The Verizon Business RISK Team conducted more than 500 forensic investigations of security lapses and data breaches over the past few years, many involving suspected criminal behavior. The “lessons learned” in the Verizon report can help you determine where to focus your mitigation resources. Here are some of the key findings:
• Nearly three-quarters of the breaches investigated by Verizon were instigated by external sources.
• Just 18% of the breaches were caused by insiders; however, the insider incidences were much larger in terms of the amount of data compromised.
• Over the years, the investigators observed a sharp increase in breaches originating through the assets of trusted business partners who are part of the extended enterprise. This doesn't necessarily imply that the partners are stealing data; rather, their entry points into the victim's computer may be compromised, allowing hackers to usurp trusted connections and accounts. This tells us that stronger defense needs to be built around the data, not just around the network perimeter.

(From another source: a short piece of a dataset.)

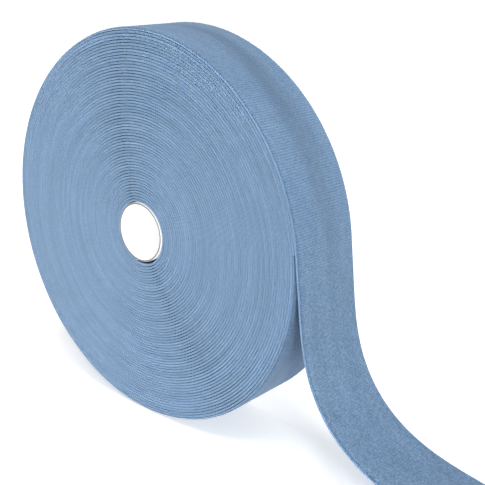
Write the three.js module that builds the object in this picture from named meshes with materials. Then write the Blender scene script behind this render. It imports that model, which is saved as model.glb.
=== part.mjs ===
// A roll of loop tape, the soft napped half of hook-and-loop fastener tape, standing on its rim.
// The tape is wound on a paperboard core tube, and its free end hangs off the roll and runs out on
// the floor. Millimetres, +Z up. The roll's axis runs along Y, the free end runs out towards +X, and
// the origin is on the floor, under the middle of the roll.
import * as THREE from 'three';

// The tape and the roll
const TAPE_WIDTH = 50;
const ROLL_RADIUS = 120;
const TURNS = 58.7;
const PILE_THICKNESS = 0.8;
const SELVEDGE_WIDTH = 4.5;

// The core tube, and the adhesive tab that holds the tape's inner end on it
const CORE_RADIUS = 18.2;
const CORE_WALL = 1.2;
const TAB_THICKNESS = 0.5;
const TAB_WIDTH = 30;
const TAB_ANGLE = THREE.MathUtils.degToRad(75);
const TAB_CLEARANCE = THREE.MathUtils.degToRad(3);

// The free end: it leaves the roll on a straight line, curls outwards, and comes down on the floor
const LEAVE_ANGLE = THREE.MathUtils.degToRad(6);
const CURL_ANGLE = THREE.MathUtils.degToRad(80);
const CURL_START = 30;
const CURL_END = 163;
const LANDING_RADIUS = 300;
const TAIL_LENGTH = 265;

// The free end flexes at a row of bend lines, the first one just clear of the roll
const TAIL_SEGMENTS = 5;
const FIRST_BEND = 15;

// Gaps between the layers, and between the ends of neighbouring segments
const LAYER_GAP = 0.1;
const GROUND_END_GAP = 0.6;
const PILE_END_GAP = 2;

// Fineness of the facets
const ROLL_STEPS = 72;
const CORE_STEPS = 36;
const TAIL_STEP = 6;
const WALK_STEP = 0.1;

const PITCH = (ROLL_RADIUS - CORE_RADIUS) / (TURNS + 1);
const FULL_TURN = 2 * Math.PI;
const HALF_FACET = Math.PI / ROLL_STEPS;
const RADIUS_AT_FLOOR = spiralRadius(LEAVE_ANGLE + Math.PI / 2 + HALF_FACET - FULL_TURN);
const AXIS_HEIGHT = RADIUS_AT_FLOOR * Math.cos(HALF_FACET) - LAYER_GAP;

const roll = new THREE.Group();
roll.position.z = AXIS_HEIGHT;

const looks = {
  paperboard: { color: 0xe9e6df, roughness: 0.85, metalness: 0 },
  tab: { color: 0xd8cfae, roughness: 0.5, metalness: 0 },
  winding: { color: 0x87a5c8, roughness: 0.9, metalness: 0 },
  ground: { color: 0x8dabd0, roughness: 0.8, metalness: 0 },
  pile: { color: 0x7694ba, roughness: 0.95, metalness: 0 },
};

// Outside of the tape on the roll, at an angle wound on from where it leaves: negative angles lie
// back on the roll, and each full turn is one pitch further in.
function spiralRadius(woundAngle) {
  return ROLL_RADIUS + (PITCH * woundAngle) / FULL_TURN;
}

// Point of the roll's cross-section at a wound angle and a radius: winding on runs clockwise.
function rollPoint(woundAngle, radius) {
  const angle = LEAVE_ANGLE - woundAngle;
  return new THREE.Vector2(radius * Math.cos(angle), radius * Math.sin(angle));
}

// Tilt of the free end out of the vertical, at a distance along it and a height above the floor.
function tailTilt(distance, height) {
  const curl = THREE.MathUtils.smoothstep(distance, CURL_START, CURL_END);
  const hanging = THREE.MathUtils.lerp(LEAVE_ANGLE, CURL_ANGLE, curl);
  if (distance < CURL_END) return hanging;
  const landing = Math.PI / 2 - Math.sqrt((2 * Math.max(height, 0)) / LANDING_RADIUS);
  return Math.max(hanging, landing);
}

// Walks down the pile side of the free end and notes its place and tilt at every small step.
function walkTail() {
  const stations = [];
  const place = rollPoint(0, ROLL_RADIUS);
  for (let distance = 0; distance <= TAIL_LENGTH; distance += WALK_STEP) {
    const tilt = tailTilt(distance, place.y - PITCH + AXIS_HEIGHT);
    stations.push({ x: place.x, z: place.y, tilt });
    place.x += WALK_STEP * Math.sin(tilt);
    place.y -= WALK_STEP * Math.cos(tilt);
  }
  return stations;
}

const tailStations = walkTail();

// Point of the free end at a distance along it and a depth below the pile side. No point lies
// below the floor.
function tailPoint(distance, depth) {
  const last = tailStations.length - 1;
  const station = tailStations[Math.min(Math.round(distance / WALK_STEP), last)];
  const x = station.x - depth * Math.cos(station.tilt);
  const z = station.z - depth * Math.sin(station.tilt);
  return new THREE.Vector2(x, Math.max(z, -AXIS_HEIGHT));
}

// Cross-section of a length of tape on the roll, between two depths below its outside. The pile is
// pressed flat where the roll stands on it.
function rollOutline(fromAngle, toAngle, nearDepth, farDepth) {
  const outside = [];
  const inside = [];
  const steps = Math.round((ROLL_STEPS * (toAngle - fromAngle)) / FULL_TURN);
  for (let i = 0; i <= steps; i += 1) {
    const angle = THREE.MathUtils.lerp(fromAngle, toAngle, i / steps);
    const radius = spiralRadius(angle);
    const outer = rollPoint(angle, radius - nearDepth);
    outer.y = Math.max(outer.y, -AXIS_HEIGHT);
    outside.push(outer);
    inside.push(rollPoint(angle, radius - farDepth));
  }
  return { outside, inside };
}

// The same for a length of the free end.
function tailOutline(from, to, nearDepth, farDepth) {
  const outside = [];
  const inside = [];
  const steps = Math.ceil((to - from) / TAIL_STEP);
  for (let i = 0; i <= steps; i += 1) {
    const distance = THREE.MathUtils.lerp(from, to, i / steps);
    outside.push(tailPoint(distance, nearDepth));
    inside.push(tailPoint(distance, farDepth));
  }
  return { outside, inside };
}

// Extrudes a cross-section along the roll's axis, centred on its middle, and hangs it in the roll.
function addPiece(name, shape, width, look) {
  const geometry = new THREE.ExtrudeGeometry(shape, { depth: width, bevelEnabled: false });
  geometry.rotateX(Math.PI / 2);
  const mesh = new THREE.Mesh(geometry, new THREE.MeshStandardMaterial(look));
  mesh.name = name;
  mesh.position.y = width / 2;
  roll.add(mesh);
}

function addStrip(name, outline, width, look) {
  addPiece(name, new THREE.Shape([...outline.outside, ...outline.inside.reverse()]), width, look);
}

function circle(radius, steps) {
  const points = [];
  for (let i = 0; i < steps; i += 1) {
    const angle = (FULL_TURN * i) / steps;
    points.push(new THREE.Vector2(radius * Math.cos(angle), radius * Math.sin(angle)));
  }
  return points;
}

// One whole turn of the spiral, taken anticlockwise, from the step at its end to that at its start.
function spiralTurn(startAngle, depth) {
  const points = [];
  for (let i = ROLL_STEPS; i >= 0; i -= 1) {
    const angle = startAngle + (FULL_TURN * i) / ROLL_STEPS;
    points.push(rollPoint(angle, spiralRadius(angle) - depth));
  }
  return points;
}

// The core tube
const coreShape = new THREE.Shape(circle(CORE_RADIUS, CORE_STEPS));
coreShape.holes.push(new THREE.Path(circle(CORE_RADIUS - CORE_WALL, CORE_STEPS)));
addPiece('core_tube', coreShape, TAPE_WIDTH, looks.paperboard);

// All the turns under the last one, as one solid. Its bore is the underside of the first turn, which
// rises by a pitch and leaves a wedge beside the tape's inner end.
const firstTurnStart = -TURNS * FULL_TURN;
const windingShape = new THREE.Shape(spiralTurn(-FULL_TURN, PITCH));
windingShape.holes.push(new THREE.Path(spiralTurn(firstTurnStart, PITCH - LAYER_GAP)));
addPiece('wound_tape', windingShape, TAPE_WIDTH, looks.winding);

// The adhesive tab lies on the core in that wedge, against the tape's inner end
const tabEnd = firstTurnStart - TAB_CLEARANCE;
const tabFrom = tabEnd - TAB_ANGLE;
const tabOutline = { outside: [], inside: [] };
const tabSteps = Math.round((CORE_STEPS * TAB_ANGLE) / FULL_TURN);
for (let i = 0; i <= tabSteps; i += 1) {
  const angle = THREE.MathUtils.lerp(tabFrom, tabEnd, i / tabSteps);
  tabOutline.outside.push(rollPoint(angle, CORE_RADIUS + LAYER_GAP + TAB_THICKNESS));
  tabOutline.inside.push(rollPoint(angle, CORE_RADIUS + LAYER_GAP));
}
addStrip('start_tab', tabOutline, TAB_WIDTH, looks.tab);

// The last turn and the free end: a woven ground, with the loop pile standing on its outer side
// between the two plain selvedges
const PILE_WIDTH = TAPE_WIDTH - 2 * SELVEDGE_WIDTH;
const GROUND_TOP = PILE_THICKNESS + LAYER_GAP;
const GROUND_BOTTOM = PITCH - LAYER_GAP;

// On the roll, the last turn runs on past the point where it leaves, up to the first bend line.
function lastTurnOutline(nearDepth, farDepth, endGap) {
  const wound = rollOutline(-FULL_TURN, 0, nearDepth, farDepth);
  const free = tailOutline(0, FIRST_BEND - endGap / 2, nearDepth, farDepth);
  return {
    outside: [...wound.outside, ...free.outside.slice(1)],
    inside: [...wound.inside, ...free.inside.slice(1)],
  };
}

const lastGround = lastTurnOutline(GROUND_TOP, GROUND_BOTTOM, GROUND_END_GAP);
const lastPile = lastTurnOutline(0, PILE_THICKNESS, PILE_END_GAP);
addStrip('last_turn_ground', lastGround, TAPE_WIDTH, looks.ground);
addStrip('last_turn_pile', lastPile, PILE_WIDTH, looks.pile);

const segmentLength = (TAIL_LENGTH - FIRST_BEND) / TAIL_SEGMENTS;
for (let i = 0; i < TAIL_SEGMENTS; i += 1) {
  const from = FIRST_BEND + i * segmentLength;
  const to = from + segmentLength;
  const ground = tailOutline(from + GROUND_END_GAP / 2, to - GROUND_END_GAP / 2, GROUND_TOP, GROUND_BOTTOM);
  const pile = tailOutline(from + PILE_END_GAP / 2, to - PILE_END_GAP / 2, 0, PILE_THICKNESS);
  addStrip(`tail_ground_${i + 1}`, ground, TAPE_WIDTH, looks.ground);
  addStrip(`tail_pile_${i + 1}`, pile, PILE_WIDTH, looks.pile);
}

export default roll;
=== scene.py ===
"""A roll of loop tape standing on its rim, with its free end running out on the floor.

Every visible layer of the tape is one function of the distance along it: negative distances lie on
the roll, positive ones on the free end. Metres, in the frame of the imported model.
"""

import math

import bpy
import numpy as np
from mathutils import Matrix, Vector


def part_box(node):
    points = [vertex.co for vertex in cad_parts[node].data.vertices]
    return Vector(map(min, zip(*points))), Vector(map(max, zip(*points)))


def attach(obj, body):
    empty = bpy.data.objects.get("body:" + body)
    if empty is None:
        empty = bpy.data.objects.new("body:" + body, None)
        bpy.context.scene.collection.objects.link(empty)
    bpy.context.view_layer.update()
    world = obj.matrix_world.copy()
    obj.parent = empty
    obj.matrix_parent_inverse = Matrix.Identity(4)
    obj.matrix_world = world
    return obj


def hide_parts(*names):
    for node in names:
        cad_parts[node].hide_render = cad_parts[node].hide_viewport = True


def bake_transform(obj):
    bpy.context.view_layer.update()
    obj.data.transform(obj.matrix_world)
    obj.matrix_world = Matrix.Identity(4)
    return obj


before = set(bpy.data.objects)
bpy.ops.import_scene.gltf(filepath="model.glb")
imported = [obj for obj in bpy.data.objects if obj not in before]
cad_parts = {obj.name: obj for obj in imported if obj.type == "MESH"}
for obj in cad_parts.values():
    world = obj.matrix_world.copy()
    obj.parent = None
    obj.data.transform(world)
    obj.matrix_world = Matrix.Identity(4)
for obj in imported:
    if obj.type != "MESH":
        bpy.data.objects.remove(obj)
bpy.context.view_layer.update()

MM = 0.001
FULL_TURN = 2 * math.pi

# ---------------------------------------------------------------- sizes, as in the CAD model
core_low, core_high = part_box("core_tube")
winding_low, winding_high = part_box("wound_tape")
CORE_RADIUS = (core_high.x - core_low.x) / 2
CORE_WALL = 1.2 * MM
AXIS_HEIGHT = (core_high.z + core_low.z) / 2
TAPE_WIDTH = winding_high.y - winding_low.y
ROLL_RADIUS = 120 * MM
TURNS = 58.7
PITCH = (ROLL_RADIUS - CORE_RADIUS) / (TURNS + 1)
LEAVE_ANGLE = math.radians(6)
CURL_ANGLE = math.radians(80)
CURL_START = 30 * MM
CURL_END = 163 * MM
LANDING_RADIUS = 300 * MM
TAIL_LENGTH = 265 * MM
TAIL_SEGMENTS = 5
FIRST_BEND = 15 * MM
SEGMENT_LENGTH = (TAIL_LENGTH - FIRST_BEND) / TAIL_SEGMENTS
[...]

• Data breaches often result from a combination of events rather than a single action. In a majority of the cases that Verizon analyzed, some sort of significant error contributed to the breach; for example, not applying a patch to a known vulnerability, or misconfiguring software or a device, thus allowing exploitation of the error.
• In many cases, the forensics experts determined that a hacker exploited a known vulnerability for which there was a patch available – but never deployed – for up to a year prior to the breach. To build a better shield, organizations need a formal program for patch management, configuration management and change management.
• The Verizon investigators observed some commonalities of the breaches. For instance, 66% of the time, the breach involved data that the organization didn't even know was on the system.
• Three-quarters of the attacks weren't discovered by the victimized company; often, it was law enforcement agencies or individual victims who pointed out the problem.
• And in most cases, the attacks were not particularly sophisticated and would likely have been prevented if basic security controls had been in place at the time of the attack. These last two observations are significant, because they tell us that a comprehensive and well executed security plan should prevent most breaches.
Verizon's Sartin says the nature of the criminal attacks is changing – and not for the better. “Cybercriminals have become much more sophisticated in the last decade,” he says. “At first we saw directed attacks against specific companies that processed lots of sensitive data — banks, [automated teller machine] operators, data processing companies. Then we observed a shift toward fully random attacks using botnets, SQL injections, authentication bypass and scans for vulnerabilities. Just recently, the criminals have shifted techniques again to pursue softer targets like data in transit or in the computer's running memory because it's not encrypted.”
“People think data security is an IT issue, but it's really a business issue,” Francen adds. “People want to fit this thing called 'data security' into a box and be done with it. Instead, companies need to take a holistic and continuous approach to protecting data, starting at the top. It needs to be tied to a CEO's responsibilities. It's really about the preservation of business assets.”
In his work as a security consultant, Francen often encounters people who equate “compliance” with “information security.” “Companies spend lots of money on compliance issues and make the assumption that if they comply with regulations [like SOX, HIPAA and PCI DSS], their data is secure,” Francen says. “Those regulations are a good start, but they don't mean data is secure. Your computer systems can be 100% compliant but you can still have a data breach.”
Francen points to the 2008 breach of the Hannaford Bros. grocery chain. The company had passed a recent PCI DSS audit but still experienced the theft of consumer credit and debit card numbers.
Preventing breaches can seem like a daunting task. The Verizon Business RISK Team reminds us to “achieve 'essential' and then worry about 'excellent'.” A key recommendation from these experts is to identify a set of essential controls and ensure their implementation across the organization without exception and then move on to more advanced controls where needed. Such a strategy will address the accidental breaches such as lost laptops as well as the intentional attacks from hackers and cybercriminals.